• [Raw data]
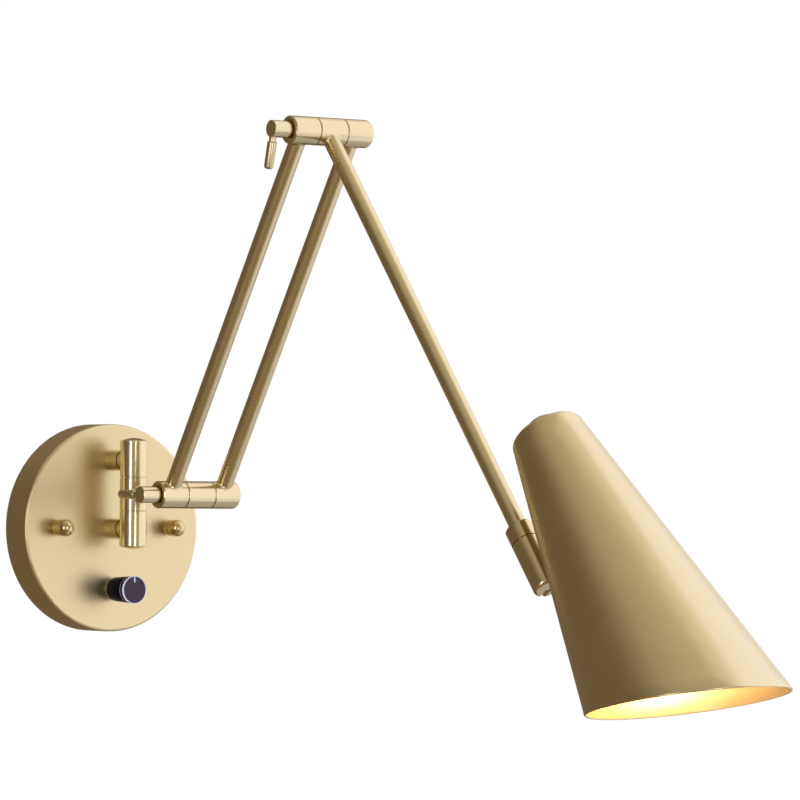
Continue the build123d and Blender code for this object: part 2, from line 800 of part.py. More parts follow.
with BuildPart() as shade:
    with BuildSketch(shade_profile) as shade_outline:
        Polygon(
            (0, top_u),
            (cone_radius(top_u), top_u),
            (cone_radius(long_u), long_u),
            (cone_radius(long_u) - slant_wall, long_u),
            (cone_radius(top_u + shade_wall) - slant_wall, top_u + shade_wall),
            (0, top_u + shade_wall),
            align=None,
        )
        corners = shade_outline.vertices()
        outer_corner = corners.sort_by_distance((cone_radius(top_u), top_u))[0]
        fillet(outer_corner, shade_top_round)
        corners = shade_outline.vertices()
        inner_top = (cone_radius(top_u + shade_wall) - slant_wall, top_u + shade_wall)
        fillet(corners.sort_by_distance(inner_top)[0], shade_top_round - shade_wall)
    revolve(axis=shade_axis)
    slant = radians(mouth_slant)
    mouth_plane = Plane(
        origin=shade_origin + shade_dir * mouth_u,
        x_dir=across,
        z_dir=shade_dir * cos(slant) + shade_back * sin(slant),
    )
    split(bisect_by=mouth_plane, keep=Keep.BOTTOM)
    with BuildSketch(square_to(shade_origin + shade_dir * top_u, shade_dir)):
        Circle(shade_nipple_dia / 2)
    extrude(amount=shade_wall, mode=Mode.SUBTRACT)
    for plane in rivet_planes:
        with BuildSketch(plane.offset(-2 * shade_wall)):
            Circle(rivet_dia / 2)
        extrude(amount=3 * shade_wall, mode=Mode.SUBTRACT)

foot_plane = Plane(
    origin=shade_origin,
    x_dir=shade_back.rotate(Axis((0, 0, 0), shade_dir), -foot_arc / 2),
    z_dir=Vector(-1, 0, 0).rotate(Axis((0, 0, 0), shade_dir), -foot_arc / 2),
)
foot_half = foot_length / 2
foot_lift = foot_thick / cos(radians(shade_half_angle))

with BuildPart() as shade_tab:
    with BuildSketch(shade_profile):
        with Locations((pivot_offset, 0)):
            Circle(tab_eye_dia / 2)
        with Locations(((pivot_offset + cone_radius(0)) / 2, 0)):
            Rectangle(pivot_offset - cone_radius(0), tab_height)
    extrude(amount=tab_thick / 2, both=True)
    with BuildSketch(foot_plane):
        Polygon(
            (cone_radius(-foot_half), -foot_half),
            (cone_radius(foot_half), foot_half),
            (cone_radius(foot_half) + foot_lift, foot_half),
            (cone_radius(-foot_half) + foot_lift, -foot_half),
            align=None,
        )
    revolve(axis=shade_axis, revolution_arc=foot_arc)
    with BuildSketch(shade_profile):
        Polygon(
            (0, -foot_length),
            (cone_radius(-foot_length), -foot_length),
            (cone_radius(foot_length), foot_length),
            (0, foot_length),
            align=None,
        )
    revolve(axis=shade_axis, mode=Mode.SUBTRACT)
    with BuildSketch(Plane(origin=tilt_point, x_dir=(0, 1, 0), z_dir=across)):
        Circle(tilt_screw_dia / 2 + tilt_bore_gap)
    extrude(amount=tab_thick, both=True, mode=Mode.SUBTRACT)
    for plane in rivet_planes:
        with BuildSketch(plane.offset(-shade_wall)):
            Circle(rivet_dia / 2)
        extrude(amount=shade_wall + 2 * foot_thick, mode=Mode.SUBTRACT)

with BuildPart() as tab_rivets:
    for plane in rivet_planes:
        with BuildSketch(plane.offset(-shade_wall - rivet_sink)):
            Circle(rivet_dia / 2)
        extrude(amount=shade_wall + rivet_sink + foot_thick)
        with BuildSketch(plane.offset(foot_thick)):
            Circle(rivet_head_dia / 2)
        extrude(amount=rivet_head_height, taper=30)
        with BuildSketch(plane.offset(-shade_wall - rivet_sink)):
            Circle(rivet_head_dia / 2)
        extrude(amount=-rivet_head_height, taper=30)

with BuildPart() as shade_top_cap:
    with BuildSketch(square_to(shade_origin + shade_dir * top_u, shade_dir)):
        Circle(top_cap_dia / 2)
    extrude(amount=-top_cap_height)
    cap_rims = shade_top_cap.edges().filter_by(GeomType.CIRCLE)
    fillet(cap_rims.sort_by_distance(tilt_point)[-1], top_cap_round)
    with BuildSketch(square_to(shade_origin + shade_dir * top_u, shade_dir)):
        Circle(shade_nipple_dia / 2)
    extrude(amount=-nipple_in_cap, mode=Mode.SUBTRACT)


def shade_station(u):
    """The plane across the shade's axis at a station u."""
    return square_to(shade_origin + shade_dir * u, shade_dir)


with BuildPart() as shade_nipple:
    with BuildSketch(shade_station(top_u - nipple_in_cap)):
        Circle(shade_nipple_dia / 2)
        Circle(shade_nipple_bore / 2, mode=Mode.SUBTRACT)
    extrude(amount=nipple_in_cap + shade_wall + nipple_in_holder)

with BuildPart() as lamp_holder:
    with BuildSketch(shade_station(holder_u)):
        Circle(holder_dia / 2)
    extrude(amount=holder_length)
    chamfer(lamp_holder.edges().filter_by(GeomType.CIRCLE), edge_break)
    with BuildSketch(shade_station(holder_u)):
        Circle(shade_nipple_dia / 2)
    extrude(amount=nipple_in_holder, mode=Mode.SUBTRACT)
    with BuildSketch(shade_station(holder_u + holder_floor)):
        Circle(holder_bore / 2)
    extrude(amount=holder_length - holder_floor, mode=Mode.SUBTRACT)

base_u = holder_end_u - bulb_base_length
neck_end_u = holder_end_u + bulb_neck_length
bulb_r = bulb_dia / 2
bulb_centre_u = neck_end_u + (bulb_r**2 - bulb_neck_dia**2 / 4) ** 0.5
bulb_end_u = bulb_centre_u + bulb_r

with BuildPart() as bulb_base:
    with BuildSketch(shade_station(base_u)):
        Circle(bulb_base_dia / 2)
    extrude(amount=bulb_base_length)
    with BuildSketch(shade_station(base_u)):
        Circle(bulb_base_dia / 4)
    extrude(amount=-(base_u - holder_u - holder_floor))

with BuildPart() as bulb_glass:
    for shrink, mode in ((0, Mode.ADD), (bulb_wall, Mode.SUBTRACT)):
        with BuildSketch(shade_profile):
            with Locations((0, bulb_centre_u)):
                Circle(bulb_r - shrink)
            neck_mid = (holder_end_u + bulb_centre_u) / 2
            with Locations((0, neck_mid)):
                Rectangle(bulb_neck_dia - 2 * shrink, bulb_centre_u - holder_end_u - 2 * shrink)
            with Locations((-bulb_r, bulb_centre_u)):
                Rectangle(bulb_dia, 3 * bulb_dia, mode=Mode.SUBTRACT)
        revolve(axis=shade_axis, mode=mode)


# =====================  write the pieces  =====================
pieces = {
    "canopy_pan": canopy_pan,
    "wall_crossbar": wall_crossbar,
    "stud_screws": stud_screws,
    "cap_nuts": cap_nuts,
    "earth_screw": earth_screw,
    "terminal_block": terminal_block,
    "dimmer_body": dimmer_body,
    "dimmer_nut": dimmer_nut,
    "dimmer_shaft": dimmer_shaft,
    "dimmer_knob": dimmer_knob,
    "knob_band": knob_band,
    "knob_bezel": knob_bezel,
    "knob_pointer": knob_pointer,
    "standoff_posts": standoff_posts,
    "post_nipples": post_nipples,
    "post_nuts": post_nuts,
    "low_knuckle": low_knuckle,
    "high_knuckle": high_knuckle,
    "pivot_rod": pivot_rod,
    "barrel_caps": barrel_caps,
    "base_washers": base_washers,
    "swivel_knuckle": swivel_knuckle,
    "swing_stub": swing_stub,
    "lower_middle_knuckle": lower_middle_knuckle,
    "lower_left_knuckle": lower_left_knuckle,
    "lower_right_knuckle": lower_right_knuckle,
    "lower_washers": lower_washers,
    "lower_clamp_pin": lower_clamp_pin,
    "lower_clamp_lever": lower_clamp_lever,
    "lower_left_tube": lower_left_tube,
    "lower_right_tube": lower_right_tube,
    "elbow_left_knuckle": elbow_left_knuckle,
    "elbow_right_knuckle": elbow_right_knuckle,
    "elbow_washers": elbow_washers,
    "elbow_clamp_pin": elbow_clamp_pin,
    "elbow_clamp_lever": elbow_clamp_lever,
    "elbow_middle_knuckle": elbow_middle_knuckle,
    "upper_tube": upper_tube,
    "arm_collar": arm_collar,
    "swivel_bolt": swivel_bolt,
    "swivel_washer": swivel_washer,
    "head_fork": head_fork,
    "tilt_screw": tilt_screw,
    "shade_tab": shade_tab,
    "tab_rivets": tab_rivets,
    "shade": shade,
    "shade_top_cap": shade_top_cap,
    "shade_nipple": shade_nipple,
    "lamp_holder": lamp_holder,
    "bulb_base": bulb_base,
    "bulb_glass": bulb_glass,
}
for name, piece in pieces.items():
    piece.part.label = name
    export_step(piece.part, f"parts/{name}.step")

print("lower hinge", [round(v, 2) for v in lower_hinge])
print("elbow", [round(v, 2) for v in elbow])
print("tilt point", [round(v, 2) for v in tilt_point])
print("bulb end to mouth", round(mouth_u - bulb_end_u, 2))
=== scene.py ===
# %% [markdown]
# # A folding swing-arm wall light in satin gold
#
# The real object is a wall light on a two-stage arm. A round canopy carries an upright hinge
# barrel on two posts. A stub swings round that barrel and ends in a lying barrel. Two tubes
# rise from it to the elbow barrel, and a single tube comes down from there to the head, where
# a fork and a tab hold a long conical shade with a slanted mouth.
#
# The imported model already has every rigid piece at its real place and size, so it is loaded
# first and never moved. This lesson then works on what the eye meets: the finish of each piece,
# and the few surfaces that need softer edges than a machined solid has.

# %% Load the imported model
import json

import bpy
import numpy as np
from mathutils import Matrix


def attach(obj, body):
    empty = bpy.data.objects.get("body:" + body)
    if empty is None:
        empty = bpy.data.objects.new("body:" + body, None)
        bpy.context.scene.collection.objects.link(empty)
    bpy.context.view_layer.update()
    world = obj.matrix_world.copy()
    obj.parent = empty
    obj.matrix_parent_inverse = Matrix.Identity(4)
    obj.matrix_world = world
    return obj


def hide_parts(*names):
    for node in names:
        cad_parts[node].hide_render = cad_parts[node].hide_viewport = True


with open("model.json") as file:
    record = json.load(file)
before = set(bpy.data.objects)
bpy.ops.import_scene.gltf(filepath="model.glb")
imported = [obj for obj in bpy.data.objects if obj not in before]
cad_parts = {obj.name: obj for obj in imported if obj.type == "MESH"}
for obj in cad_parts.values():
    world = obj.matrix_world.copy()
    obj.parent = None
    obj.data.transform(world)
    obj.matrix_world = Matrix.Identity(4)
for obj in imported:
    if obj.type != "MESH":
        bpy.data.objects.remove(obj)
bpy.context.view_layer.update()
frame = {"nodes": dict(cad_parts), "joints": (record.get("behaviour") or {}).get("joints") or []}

nodes = frame["nodes"]
joints = {joint["name"]: joint for joint in frame["joints"]}
MM = 0.001
print("pieces in the packed model:", len(nodes))

# %% [markdown]
# ## Where the light hangs
#
# All new pieces need the hinge lines of the lamp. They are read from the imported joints, so a
# surface made here lands on the same axes as the solids do.

# %% Directions and hinge points
ACROSS = np.array([1.0, 0.0, 0.0])


def in_plane(angle_deg):
    """A unit vector in the arm's plane, at an angle from straight down towards the room."""
    angle = np.radians(angle_deg)
    return np.array([0.0, -np.sin(angle), -np.cos(angle)])


lower_hinge = np.array(joints["lower_hinge"]["pos_m"])
elbow = np.array(joints["elbow_hinge"]["pos_m"])
tilt_point = np.array(joints["shade_tilt"]["pos_m"])
lower_dir = (elbow - lower_hinge) / np.linalg.norm(elbow - lower_hinge)
upper_dir = (tilt_point - elbow) / np.linalg.norm(tilt_point - elbow)

SHADE_TILT = 38.7
PIVOT_OFFSET = 48 * MM
shade_dir = in_plane(SHADE_TILT)
shade_back = np.cross(ACROSS, shade_dir)
shade_origin = tilt_point - shade_back * PIVOT_OFFSET
print("shade axis points", shade_dir.round(3), "and its back faces", shade_back.round(3))

# %% [markdown]
# ## Camera
#
# The view is that of a long lens from the left of the lamp, a little below its middle. Back,
# right and up are unit vectors worked out from azimuth, elevation and roll, and they become the
# columns of the camera's matrix.

# %% Camera at the photograph's angle
CAMERA_PLACE = (-1.62598, -2.42115, 0.02620)
AZIMUTH, ELEVATION, ROLL = np.radians([-37.388, -0.972, 0.459])
SENSOR_MM = 36.0
FOCAL_PIXELS = 5000.0
IMAGE_PIXELS = 800.0

back = np.array(
    [
        np.sin(AZIMUTH) * np.cos(ELEVATION),
        -np.cos(AZIMUTH) * np.cos(ELEVATION),
        np.sin(ELEVATION),
    ]
)
level_right = np.cross([0.0, 0.0, 1.0], back)
level_right /= np.linalg.norm(level_right)
level_up = np.cross(back, level_right)
camera_right = np.cos(ROLL) * level_right + np.sin(ROLL) * level_up
camera_up = np.cos(ROLL) * level_up - np.sin(ROLL) * level_right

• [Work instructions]
Emit only the lines from the one containing "v in lower_hinge])" through the one containing "if empty is", copied exactly.

• [Full solution]
print("lower hinge", [round(v, 2) for v in lower_hinge])
print("elbow", [round(v, 2) for v in elbow])
print("tilt point", [round(v, 2) for v in tilt_point])
print("bulb end to mouth", round(mouth_u - bulb_end_u, 2))
=== scene.py ===
# %% [markdown]
# # A folding swing-arm wall light in satin gold
#
# The real object is a wall light on a two-stage arm. A round canopy carries an upright hinge
# barrel on two posts. A stub swings round that barrel and ends in a lying barrel. Two tubes
# rise from it to the elbow barrel, and a single tube comes down from there to the head, where
# a fork and a tab hold a long conical shade with a slanted mouth.
#
# The imported model already has every rigid piece at its real place and size, so it is loaded
# first and never moved. This lesson then works on what the eye meets: the finish of each piece,
# and the few surfaces that need softer edges than a machined solid has.

# %% Load the imported model
import json

import bpy
import numpy as np
from mathutils import Matrix


def attach(obj, body):
    empty = bpy.data.objects.get("body:" + body)
    if empty is None:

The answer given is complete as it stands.